• EXERCISE
Include in the output exactly the lines from the opening of the data through the line containing "wound on it.", and nothing more.
┌──
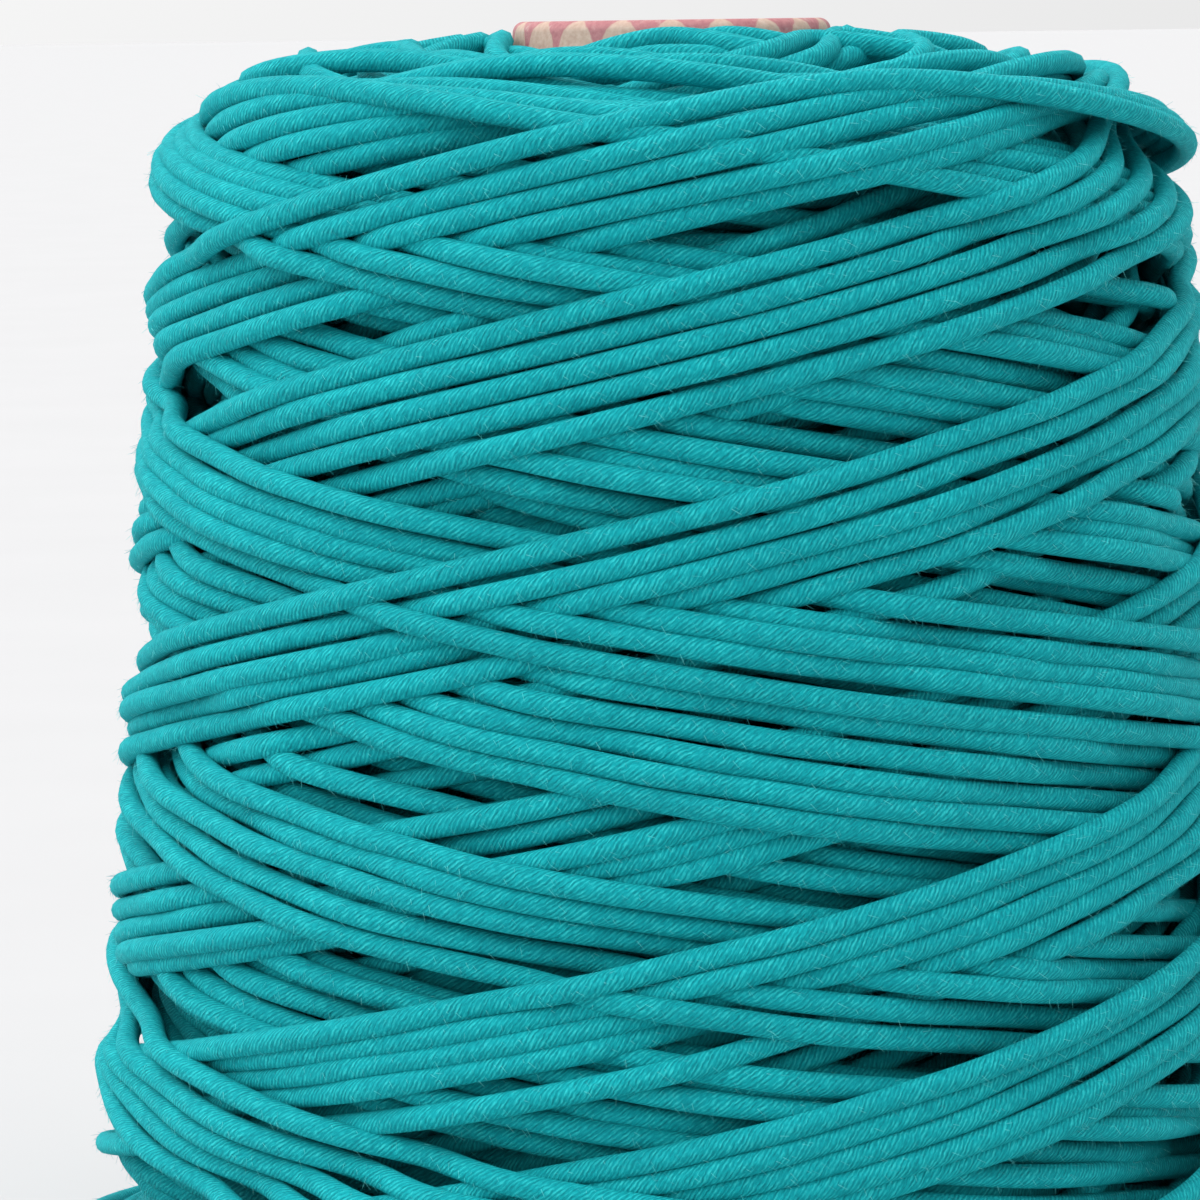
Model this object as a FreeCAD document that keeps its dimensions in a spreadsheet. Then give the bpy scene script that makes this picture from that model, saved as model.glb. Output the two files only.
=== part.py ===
"""A cone of knitting yarn: a rolled paper cone with a printed cover, and the yarn wound on it.

The paper cone stands on its wide end, nose up. Everything is turned about +Z, and the origin is
the centre of the base, where the cone stands. Sizes are in millimetres, and each driving size is
a cell of the sheet "dims". The yarn is one strand, wound in crossing layers parallel to the cone.
"""

import FreeCAD, Part
import math
import os

import Sketcher

LAYERS = 8  # crossing layers of yarn between the cone and the outside of the package
CLOSE = 1e-6

DIMENSIONS = [
    # alias, value, what it is
    ("cone_length", 170.0, "base to nose"),
    ("cone_half_angle", 5.95, "half angle of the taper, 5 degrees 57 minutes"),
    ("nose_diameter", 39.0, "over the cover, where the line of its side meets the nose"),
    ("board_wall", 2.0, "rolled board"),
    ("cover_wall", 0.25, "printed paper"),
    ("cover_setback", 1.0, "bare board left at the base"),
    ("nose_edge", 3.2, "width of the rolled nose, from the cover's side to the opening"),
    ("nose_land", 4.2, "straight length of the nose's opening"),
    ("nose_bead", 2.4, "height over which the rolled edge runs back to the wall"),
    ("nose_round", 1.4, "outside rounding of the nose"),
    ("bore_round", 0.8, "rounding where the nose turns into its opening"),
    ("seat_gap", 0.3, "between the cover and the first layer of yarn"),
    ("yarn_depth_nose", 42.1, "radial depth of the wound yarn, carried on to the nose"),
    ("yarn_depth_base", 39.3, "the same, carried on to the base"),
    ("yarn_from_nose", 1.6, "nose standing above the first layer"),
    ("yarn_from_base", 9.0, "bare cone below the first layer"),
    ("shoulder_drop", 16.5, "how far the package's outside starts below its inside, at the nose"),
    ("heel_rise", 9.0, "how far its outside starts above its inside, at the base"),
    ("end_power", 2.4, "power of the curve that both ends of the package follow"),
]


def make_sheet(doc):
    """The driving dimensions, one alias each."""
    sheet = doc.addObject("Spreadsheet::Sheet", "dims")
    for row, (alias, value, meaning) in enumerate(DIMENSIONS, start=1):
        sheet.set(f"A{row}", alias)
        sheet.set(f"B{row}", str(value))
        sheet.set(f"C{row}", meaning)
        sheet.setAlias(f"B{row}", alias)
    doc.recompute()
    return sheet


# Expressions: heights are above the base, and radii are from the cone's axis.
TAPER = "tan(dims.cone_half_angle * 1 deg)"


def cover_radius(height):
    """Outside of the cover's tapered side at a height."""
    return f"(dims.nose_diameter / 2 + (dims.cone_length - ({height})) * {TAPER})"


def yarn_depth(height):
    """Radial depth of all the yarn at a height."""
    growth = "(dims.yarn_depth_nose - dims.yarn_depth_base) / dims.cone_length"
    return f"(dims.yarn_depth_base + ({height}) * {growth})"


def layer_radius(layers_in, height):
    """The surface that so many layers of yarn reach at a height."""
    share = layers_in / LAYERS
    return f"({cover_radius(height)} + dims.seat_gap + {share} * {yarn_depth(height)})"


def end_curve(layers_in):
    """0 at the inside of the package and 1 at its outside: how far its end has curved away."""
    share = layers_in / LAYERS
    return f"(1 - pow(1 - pow({share}; dims.end_power); 1 / dims.end_power))"


def top_height(layers_in):
    top = "dims.cone_length - dims.yarn_from_nose"
    return f"({top} - dims.shoulder_drop * {end_curve(layers_in)})"


def bottom_height(layers_in):
    return f"(dims.yarn_from_base + dims.heel_rise * {end_curve(layers_in)})"


def origin_plane(body, role):
    return next(f for f in body.Origin.OriginFeatures if f.Role == role)


def turned_body(doc, label, corners):
    """A body turned about Z from a closed outline of (radius, height) expressions."""
    body = doc.addObject("PartDesign::Body", label)
    body.Label = label
    sketch = body.newObject("Sketcher::SketchObject", f"{label}_outline")
    sketch.AttachmentSupport = [(origin_plane(body, "XZ_Plane"), "")]
    sketch.MapMode = "FlatFace"
    # The solver starts from the true places, so that the outline can't fold over.
    places = [FreeCAD.Vector(number_of(doc, r), number_of(doc, z), 0) for r, z in corners]
    count = len(corners)
    for i in range(count):
        sketch.addGeometry(Part.LineSegment(places[i], places[(i + 1) % count]), False)
    for i in range(count):
        sketch.addConstraint(Sketcher.Constraint("Coincident", i, 2, (i + 1) % count, 1))
    for i, (radius, height) in enumerate(corners):
        index = sketch.addConstraint(Sketcher.Constraint("DistanceX", -1, 1, i, 1, places[i].x))
        sketch.setExpression(f"Constraints[{index}]", radius)
        if places[i].y < CLOSE:
            sketch.addConstraint(Sketcher.Constraint("PointOnObject", i, 1, -1))
            continue
        index = sketch.addConstraint(Sketcher.Constraint("DistanceY", -1, 1, i, 1, places[i].y))
        sketch.setExpression(f"Constraints[{index}]", height)
    turned = body.newObject("PartDesign::Revolution", f"{label}_turned")
    turned.Profile = sketch
    turned.ReferenceAxis = (sketch, ["V_Axis"])
    turned.Angle = 360
    doc.recompute()
    return body


def number_of(doc, expression):
    """The value of an expression of the sheet's cells."""
    value = doc.getObject("dims").evalExpression(expression.replace("dims.", ""))
    return float(getattr(value, "Value", value))


def round_edge(doc, body, name, radius_at, height_at, size):
    """Rounds the one circular edge of a body at a given radius and height."""
    base = body.Tip
    wanted = (number_of(doc, radius_at), number_of(doc, height_at))
    edges = [
        f"Edge{i}"
        for i, edge in enumerate(base.Shape.Edges, start=1)
        if isinstance(edge.Curve, Part.Circle)
        and abs(edge.Curve.Radius - wanted[0]) < 1e-4
        and abs(edge.Curve.Center.z - wanted[1]) < 1e-4
    ]
    if len(edges) != 1:
        raise ValueError(f"{body.Label}: {len(edges)} edges at radius and height {wanted}")
    fillet = body.newObject("PartDesign::Fillet", name)
    fillet.Base = (base, edges)
    fillet.setExpression("Radius", size)
    doc.recompute()


NOSE_BORE = "(dims.nose_diameter / 2 - dims.nose_edge)"


def cone_board(doc):
    """The rolled board cone, with its nose rolled in to a straight round opening."""
    top = "(dims.cone_length - dims.cover_wall)"
    land_end = f"({top} - dims.nose_land)"
    bead_end = f"({land_end} - dims.nose_bead)"

    def outside(height):
        return f"({cover_radius(height)} - dims.cover_wall)"

    def inside(height):
        return f"({outside(height)} - dims.board_wall)"

    corners = [
        (inside("0"), "0"),
        (outside("0"), "0"),
        (outside(top), top),
        (NOSE_BORE, top),
        (NOSE_BORE, land_end),
        (inside(bead_end), bead_end),
    ]
    body = turned_body(doc, "cone_board", corners)
    board_round = "dims.nose_round - dims.cover_wall"
    round_edge(doc, body, "nose_outside", outside(top), top, board_round)
    round_edge(doc, body, "nose_inside", NOSE_BORE, top, "dims.bore_round")
    return body


def cone_cover(doc):
    """The printed paper over the board, from just above the base up and over the nose."""
    top = "dims.cone_length"
    under = "(dims.cone_length - dims.cover_wall)"
    lap = f"({NOSE_BORE} + dims.bore_round)"

    def under_cover(height):
        return f"({cover_radius(height)} - dims.cover_wall)"

    corners = [
        (under_cover("dims.cover_setback"), "dims.cover_setback"),
        (cover_radius("dims.cover_setback"), "dims.cover_setback"),
        (cover_radius(top), top),
        (lap, top),
        (lap, under),
        (under_cover(under), under),
    ]
    body = turned_body(doc, "cone_cover", corners)
    inner_round = "dims.nose_round - dims.cover_wall"
    round_edge(doc, body, "cover_outside", cover_radius(top), top, "dims.nose_round")
    round_edge(doc, body, "cover_inside", under_cover(under), under, inner_round)
    return body


def yarn_layer(doc, number):
    """One crossing layer of wound yarn, the space its turns take up between two cones."""
    steps = [number - 1, number - 0.5, number]
    if number == LAYERS:
        steps.insert(2, number - 0.2)  # the outside layer's end curves most
    corners = [(layer_radius(t, bottom_height(t)), bottom_height(t)) for t in steps]
    corners += [(layer_radius(t, top_height(t)), top_height(t)) for t in reversed(steps)]
    return turned_body(doc, f"yarn_layer_{number}", corners)


def check(doc, bodies):
    """Stops the build if anything failed to compute, or if a piece isn't whole solids."""
    for thing in doc.Objects:
        if {"Invalid", "Error"} & set(thing.State):
            raise ValueError(f"{thing.Label} failed: {thing.State}")
    for body in bodies:
        shape = body.Shape
        if shape.isNull() or not shape.isValid() or not shape.Solids:
            raise ValueError(f"{body.Label} isn't a valid solid")


def main():
    doc = FreeCAD.newDocument("yarn_cone")
    make_sheet(doc)
    bodies = [cone_board(doc), cone_cover(doc)]
    bodies += [yarn_layer(doc, number) for number in range(1, LAYERS + 1)]
    doc.recompute()
    check(doc, bodies)
    os.makedirs("parts", exist_ok=True)
    for body in bodies:
        body.Shape.exportStep(os.path.join("parts", f"{body.Label}.step"))
        box = body.Shape.BoundBox
        print(
            f"{body.Label}: {len(body.Shape.Solids)} solid, volume {body.Shape.Volume:.1f},"
            f" radius {box.XMax:.2f}, height {box.ZMin:.2f} to {box.ZMax:.2f}"
        )


main()
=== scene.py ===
import math

import bmesh
import bpy
import numpy as np
from mathutils import Matrix, Vector


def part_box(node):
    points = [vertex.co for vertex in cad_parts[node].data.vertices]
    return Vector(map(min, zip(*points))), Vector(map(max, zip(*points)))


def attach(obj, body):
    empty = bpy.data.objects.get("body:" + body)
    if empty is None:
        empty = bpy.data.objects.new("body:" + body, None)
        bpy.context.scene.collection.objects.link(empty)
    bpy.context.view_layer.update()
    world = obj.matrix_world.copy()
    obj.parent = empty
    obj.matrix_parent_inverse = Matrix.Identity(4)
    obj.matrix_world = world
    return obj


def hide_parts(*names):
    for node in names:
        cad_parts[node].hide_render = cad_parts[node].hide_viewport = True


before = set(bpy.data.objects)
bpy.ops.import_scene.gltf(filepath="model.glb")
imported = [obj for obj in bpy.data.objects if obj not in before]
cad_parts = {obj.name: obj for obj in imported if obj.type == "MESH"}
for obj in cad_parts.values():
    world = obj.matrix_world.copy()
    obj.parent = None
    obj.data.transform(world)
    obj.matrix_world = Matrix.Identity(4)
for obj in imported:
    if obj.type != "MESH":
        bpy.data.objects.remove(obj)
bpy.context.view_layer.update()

# Looks of a cone of knitting yarn: one soft teal strand, cross-wound in eight layers on a printed cone.
# Winding sizes are in millimetres and degrees, as a winder sets them; meshes, lights and camera are in
# metres. The strand is laid pass by pass on a map of the package, so that it rests on, bridges and presses
# into what is already wound.
MM = 0.001

# ---- the paper cone and the package built on it, in millimetres ----------------------------
CONE_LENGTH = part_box("cone_board")[1].z / MM
CONE_HALF_ANGLE = math.radians(5.95)
CONE_TAPER = math.tan(CONE_HALF_ANGLE)
NOSE_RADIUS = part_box("cone_cover")[1].x / MM - CONE_LENGTH * CONE_TAPER
SEAT_GAP = 0.3
YARN_DEPTH_NOSE = 42.1
YARN_DEPTH_BASE = 39.3
YARN_FROM_NOSE = 1.6
YARN_FROM_BASE = 9.0
SHOULDER_DROP = 16.5
HEEL_RISE = 9.0
END_POWER = 2.7  # higher makes the shoulder and the heel squarer

# ---- the strand ----------------------------------------------------------------------------
STRAND_RADIUS = 1.43
PRESSED_RADIUS = 1.25  # what a crossing strand feels
SUPPORT_RADIUS = 1.1
SINK = 0.35
TAUTNESS = 0.55  # 1 would bridge every hollow in a straight line, 0 would follow it
STRAND_PITCH = 2.9

# ---- the winding ---------------------------------------------------------------------------
LAYERS = 8
HALF_PASSES_PER_LAYER = 28
INNER_PASSES = 92
INNER_FILL = 0.9  # share of the yarn's depth that they fill, under the outer ribbons
RISE_TURNS = 1.65
FALL_TURNS = 1.95
TURN_CHOICES = np.linspace(-0.25, 0.25, 11)
REVERSAL_CHOICES = (0.0, 2.0, 4.0, 7.0, 10.0, 14.0, 18.0)
TOP_CLEARANCE = 0.4
BLEND_FROM = 0.3  # share of a half pass after which it leaves the line of its first corner
BLEND_OVER = 0.4
TOP_ROUNDING = 8.0
BOTTOM_ROUNDING = 6.0
RISE_PER_DEGREE = 0.27
FALL_PER_DEGREE = 0.21
RIBBON_CYCLES = 5
TOP_PEAKS = (11.0, 10.0, 9.0, 8.0, 7.0)
BOTTOM_PEAKS = (147.0, 149.0, 150.5, 152.0, 153.5)
WANDER = 0.22
WANDER_SPAN = 40  # degrees
STRAND_OFFSET = 0.22
# How far a draw evens out what is wound: degrees, map rows and rounds of smoothing.
DRAW_REACH = (6, 5, 12)
LAST_REACH = (4, 3, 7)
LEAST_BUILD = 0.5
LAST_EASE_DEGREES = 15
RELIEF = 0.8  # how proud of the plan the strands may stand
PASSES_BETWEEN_DRAWS = 14
LEAST_DRAW = 0.6  # the least and the most by which a draw scales the depth of yarn
MOST_FILL = 1.2
MAP_STEP = 0.5
MAP_ROWS = 360
CHORD_SPANS = (28, 14, 7, 4, 2, 1)
EASE_DEGREES = 9
CORNER_EASE_DEGREES = 30
END_EASE_DEGREES = (31, 21)
SHOULDER_REACH = 24.0
HEEL_REACH = 26.0
END_FADE = 12.0

WINDING_SEED = 4
rng = np.random.default_rng(WINDING_SEED)


def cone_radius(depth):
    """Radius of the bare cone, at a depth below its nose."""
    return NOSE_RADIUS + SEAT_GAP + np.asarray(depth) * CONE_TAPER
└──
• TASK RESPONSE
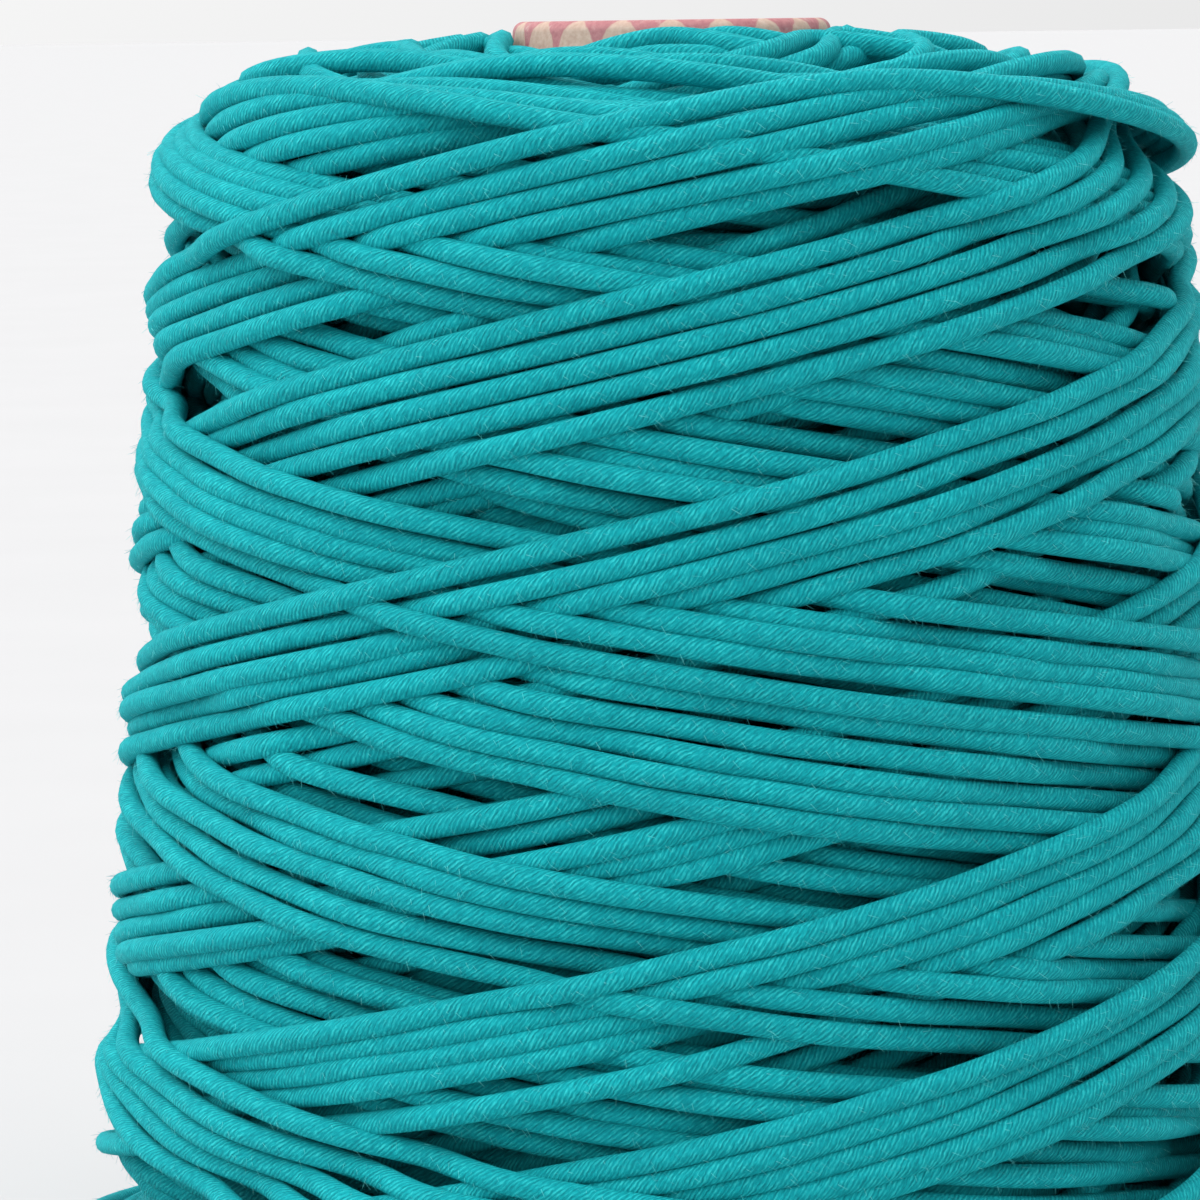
Model this object as a FreeCAD document that keeps its dimensions in a spreadsheet. Then give the bpy scene script that makes this picture from that model, saved as model.glb. Output the two files only.
=== part.py ===
"""A cone of knitting yarn: a rolled paper cone with a printed cover, and the yarn wound on it.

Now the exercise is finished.